Ini sebagai gambaran umum dari apa yang saya terima dari Ustaz Hassan Daliel, Ustaz Othman Shihab, Ustaz Agus Abubakar, Ustaz Husein Shahab, Ustaz Zein Alhadi, dan banyak lagi ustaz-ustaz Syiah yang tidak perlu saya sebutkan satu persatu. Saya belum pernah mendengar ungkapan jelek dari mulut-mulut mereka. Yang saya tahu mereka adil, berilmu, berakal, dan beradab. Mudah-mudahan hubungan ini bisa dipertahankan. Bahkan bukan hanya itu, saya berharap orang-orang seperti mereka mampu tampil ke depan mendorong orang-orang Syiah yang di bawah atau junior-junior mereka agar tidak mencaci-maki sahabat nabi. Sebab, ada satu saja Syiah yang mencaci-maki sahabat, nanti orang-orang suni yang tidak paham akan menggeneralisasi bahwa Syiah memang seperti itu. Orang awam ‘kan mudah menggeneralisasi.

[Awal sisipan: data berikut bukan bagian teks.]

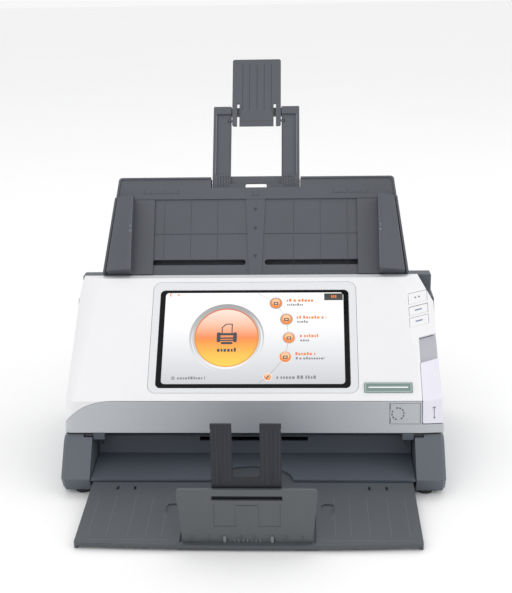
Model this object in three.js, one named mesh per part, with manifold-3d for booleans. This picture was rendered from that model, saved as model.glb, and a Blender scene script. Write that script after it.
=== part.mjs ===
// Sheet fed document scanner: a lower housing, a front cover that swings forward, a feed path
// between them, a paper tray above it and a paper stop tray below it.
// Millimetres. X to the right, Y to the back, Z up. The pieces are placed from the point on the desk
// under the middle of the lower housing's foremost line; the finished group is then moved back so
// that its origin is on the desk, in the middle of its whole footprint.
import * as THREE from 'three';
import { mergeVertices } from 'three/addons/utils/BufferGeometryUtils.js';
import Module from 'manifold-3d';

const wasm = await Module();
wasm.setup();

// ---- driving dimensions ----
const bodyWidth = 316;
const bodyDepth = 183;
const wall = 2.5;
const gap = 0.3;

const footHeight = 2.9;
const footRadius = 7.3;
const cheekWidth = 24.5;
const cheekBevel = 2.6;
const ridgeHeight = 16;
const cheekTop = 45.5;
const cheekTopFront = 20.5;
const bottomPlate = 2.5;

const coverHeight = 155;
const coverFront = 29.1;
const faceAngle = 44.75;
const lipBottom = 47;
const lipTop = 73.1;
const lipFront = 24.2;
const endRadius = 22;
const endRadiusLow = 6;
const facetTurn = 0.72;
const facetTurnLow = 0.08;
const facetFoot = 54.6;
const facetFull = 98;
const facetReach = 19.5;
const facetDrift = 9;
const keySlope = 0.514;

const screenWidth = 154.1;
const screenHeight = 85.9;
const screenRise = 15.7;
const glassBorder = 4.4;
const bezelBorder = 6.5;
const bezelCorner = 7;
const glassCorner = 4;
const badgeWidth = 39.8;
const glassThickness = 1.8;
const panelThickness = 5;

const trayLean = 32.5;
const trayRise = 94.7;
const trayHalfTop = 124.8;
const trayTaper = 0.11;
const trayPlate = 2.5;
const trayRim = 7;
const trayBand = 20.8;
const paperHalf = 109;
const sensorHalf = 112;
const guideHeight = 15;
const guideFoot = 18;
const guideTravel = 78;
const pinionRadius = 6;

const frameHalf = 39.6;
const frameTop = 166.2;
const frameThickness = 6;
const windowHalf = 23.2;
const flapLength = 61.7;
const flapThickness = 2.5;
const flapFingers = 5.2;
const extensionTravel = 54;

const chuteHeight = 56;
const rollerRadius = 9;
const shaftRadius = 3;
const beltThickness = 1.2;
const idlerRadius = 4.5;
const motorRadius = 17;
const motorPulleyRadius = 6;

const outTrayHalf = 131.2;
const outTrayReach = 82;
const outTrayLength = 142;
const outTrayThickness = 3;
const outTrayFrontHeight = 6;
const outTraySlope = 5.2;
const panHalf = 51.5;
const panLength = 58;
const stopHalfBottom = 48.75;
const stopHalfTop = 52.5;
const stopHeight = 45.4;
const stopThickness = 2.6;
const forkHalf = 26;
const forkGap = 10.2;
const forkHeight = 96.5;
const forkThickness = 2;

const deg = Math.PI / 180;
const halfWidth = bodyWidth / 2;
const cavityHalf = halfWidth - cheekWidth;
const facetStart = halfWidth - facetReach;

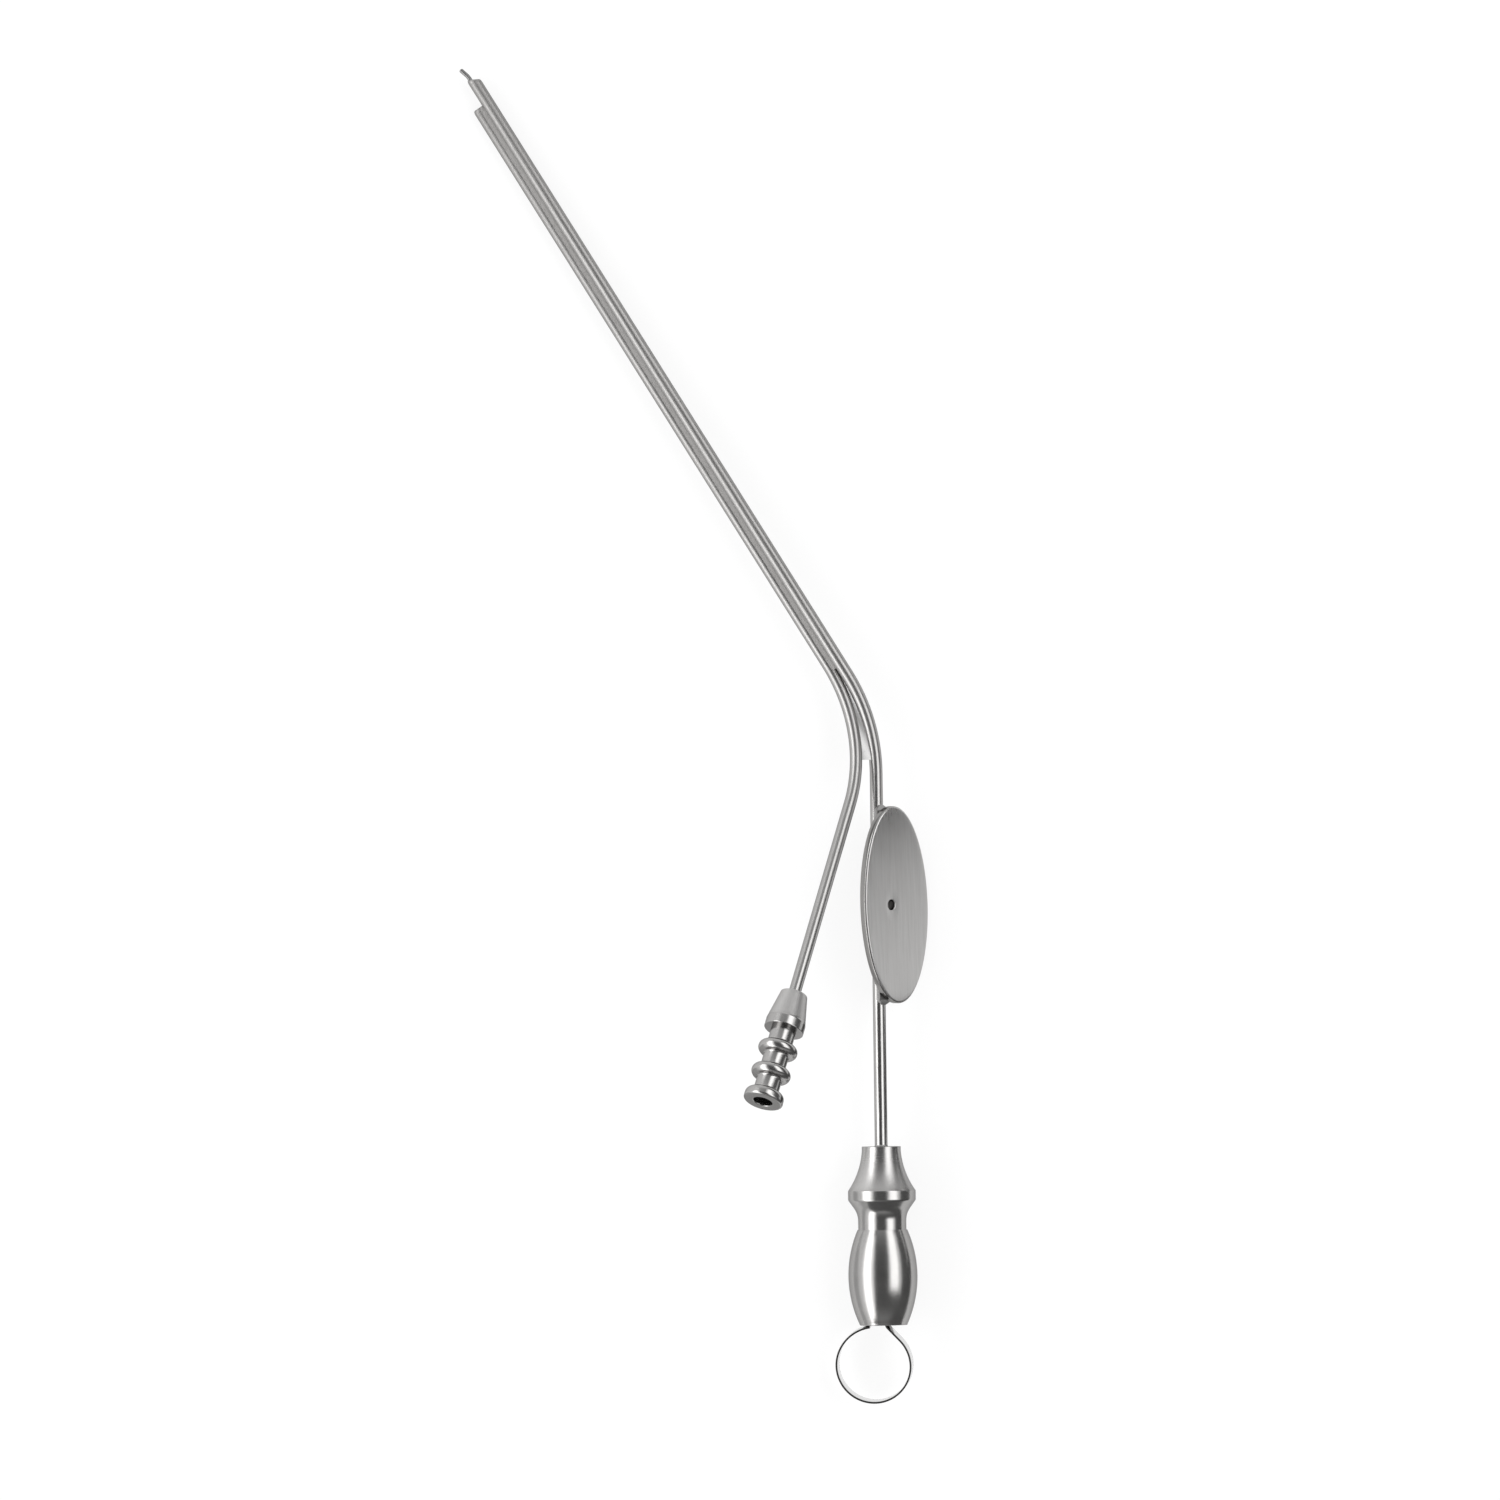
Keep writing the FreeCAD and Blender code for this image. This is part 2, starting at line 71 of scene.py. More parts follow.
# Suction tube
SUCTION_RADIUS = 0.835
SUCTION_WALL = 0.19
GRIP_LENGTH = 55.42
SHAFT_LENGTH = 98.25
BEND_ANGLE = 31.4
BEND_RADIUS = 24.7
BEND_DIP_ANGLE = 3.34
TIP_ANGLE = 20.0
SEAT_DEPTH = 16.4
SEAT_RADIUS = 0.855
SEAT_BORE = 0.645
ROLL_LENGTH = 0.55          # the tubes' ends are rolled in over this length, by the next line
ROLL_DEPTH = 0.26
SLANT_LENGTH = 3.0
TUBE_EDGE = 0.05
TUBE_SIDES = 72

# Irrigation tube
IRRIGATION_RADIUS = 0.80
IRRIGATION_WALL = 0.18
IRRIGATION_SETBACK = 3.5
PAIR_ANGLE = 27.0
PAIR_GAP = 0.02
BRANCH_START = -1.1
BRANCH_RADIUS = 21.5
BRANCH_SPREAD_ANGLE = 17.2
BRANCH_RISE_ANGLE = 24.0
BRANCH_LENGTH = 38.6

# Irrigation connector, with places along its axis and out from it
SOCKET_DEPTH = 3.4
SOCKET_RADIUS = 0.82
SOCKET_BORE = 0.62
HOSE_END_LENGTH = 15.71
HOSE_END_BORE = 1.25
HOSE_END_BORE_END = 4.4
CONE_START = (0.0, 1.77)
CONE_END = (3.93, 2.56)
BAND_START = 4.05
BAND_END = 5.28
BAND_RADIUS = 2.60
NECK_RADIUS = 1.64
BEAD_COUNT = 3
BEAD_START = 8.13
BEAD_SPACING = 3.43
BEAD_RADIUS = 2.60
BEAD_ROUND = 0.78
BEAD_FILLET = 0.25

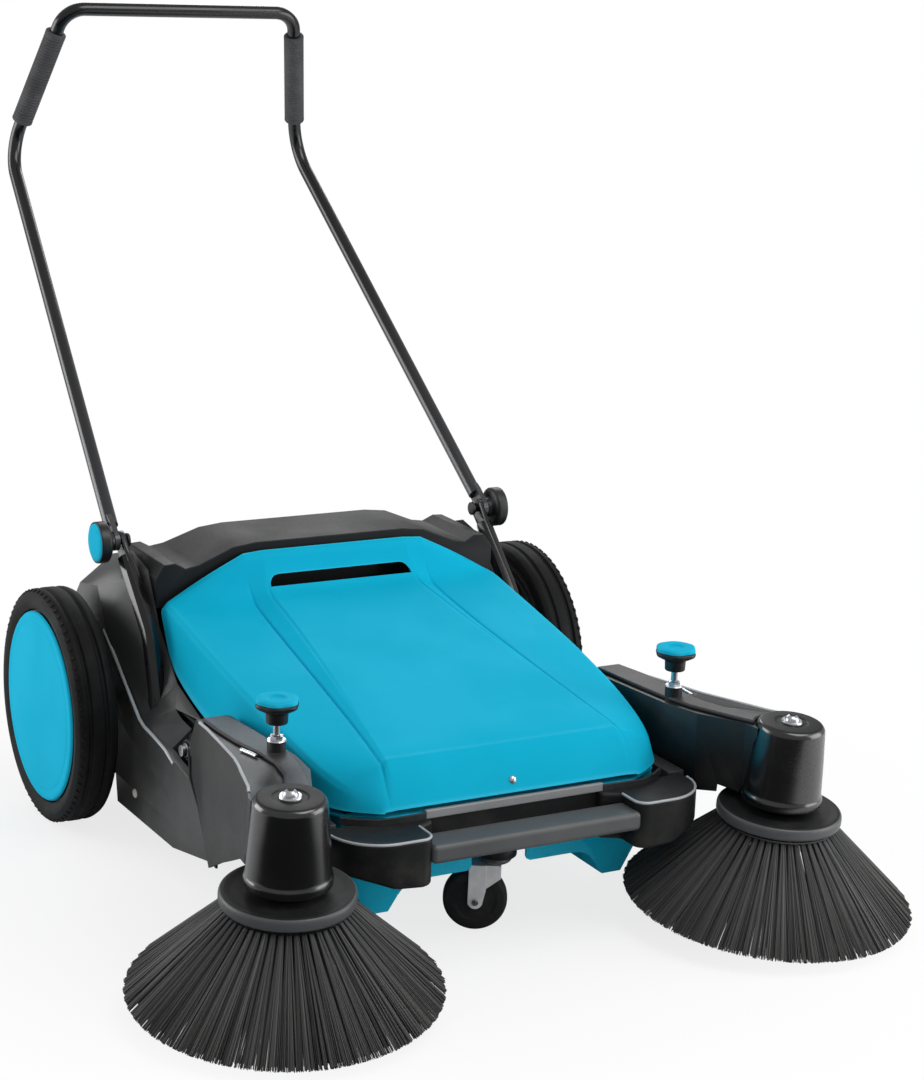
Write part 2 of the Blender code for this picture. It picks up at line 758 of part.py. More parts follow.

Iran dikenal sebagai negara yang paling banyak membantu perjuangan Hamas dan rakyat Palestina yang notabene Sunni. Apakah kenyataan ini tidak bisa dijadikan momentum persatuan Sunni-Syiah?
Iya, betul itu. Itu hal yang saya sangat catat. Waktu saya ke Iran kemarin, Khaled Meshaal (Ketua Depatemen Politik Hamas—red.) baru saja pulang dari Iran, tempat yang sama dengan yang kita datangi.
Jadi, hubungan Hamas dan Hizbullah yang saling topang dan bantu seharusnya menjadi potret bagi persatuan umat. Mereka tetap pada pendapatnya masing-masing. Tapi pada saat mempunyai musuh bersama yang bernama Israel dan Amerika, kekafiran dan kezaliman, Hamas-Hizbullah bisa duduk dan jalan bersama. Kita juga bisa melihat hubungan erat antara Hasan Nasrullah (Sekjen Hizbullah—red) yang Syiah dengan Fathi Yakan (tokoh Ikhwanul Muslimin di Lebanon) yang suni. Bahkan Nasrullah ngomong secara terbuka bahwa Fathi Yakan-lah yang pantas menggantikan Siniora. Inilah potret positif yang luar biasa di zaman modern ini.
Di sisi lain, kita juga sedih bagaimana Syiah dan suni di Irak begitu gampang diadu domba. Ini jelas permainan pihak ketiga. Dia (pihak ketiga—red.) meledakkan masjid Syiah dan menuding suni, dan kemudian meledakkan masjid suni dan menuding Syiah.
Saya berharap kita bisa mengembangkan potret suni-Syiah yang pertama. Potret yang kedua harus dihentikan segera. Sekarang di mana-mana semakin transparan adu dombanya, seperti di Irak dan Pakistan. Karena Syiah di Indonesia tidak besar, maka (adu domba itu—red.) belum terasa. Tapi di beberapa tempat adu-domba ini jelas berhasil.
Syiah bukan barang baru di Indonesia. Menurut sejarawan, Syiah datang dari Gujarat dan Persia. Setidaknya budaya Persia cukup dikenal dalam tradisi keberagamaan di Indonesia. Apakah ini bisa jadi salah satu faktor pemersatu Sunni-Syiah?
Iya, itu bisa jadi faktor. Tapi, tetap faktor utamanya adalah masalah jiwa besar dan akhlak yang baik. Orang Syiah yang berilmu dan berakhlak tidak akan mungkin dari mulutnya keluar caci-maki kepada umat lain. Tidak ada. Saya kenal ulama-ulama Syiah yang berakhlak dan berilmu. Tidak ada keluar kata-kata kotor dari mulut mereka. Jadi, bila ada aktivis-aktivis Syiah yang mengeluarkan kata-kata kotor tentang sahabat, saya jadi heran, mereka itu ngikutin siapa?
Jadi, semua kembali ke hati, yang gambarannya bisa dilihat dari mulut. Bila mulutnya sudah penuh umpatan dan caci-maki, pasti hatinya sudah jelek. Kalau hatinya baik, dia bisa menghargai orang. Dia bisa mengetahui dan menahan ucapannya yang bisa menyinggung saudaranya. Bila ingin menyampaikan kebenaran, ia menyampaikannya dengan santun. Bahkan bila kita berhadapan dengan orang kafir, meski mungkin hatinya mencaci-maki Islam, yang menyampaikan kritiknya dengan sopan, kita mesti menjawabnya. Nabi dulu juga berdialog dengan orang musyrik, kafir, Nasrani, dan Yahudi. Itu contoh bagi kita.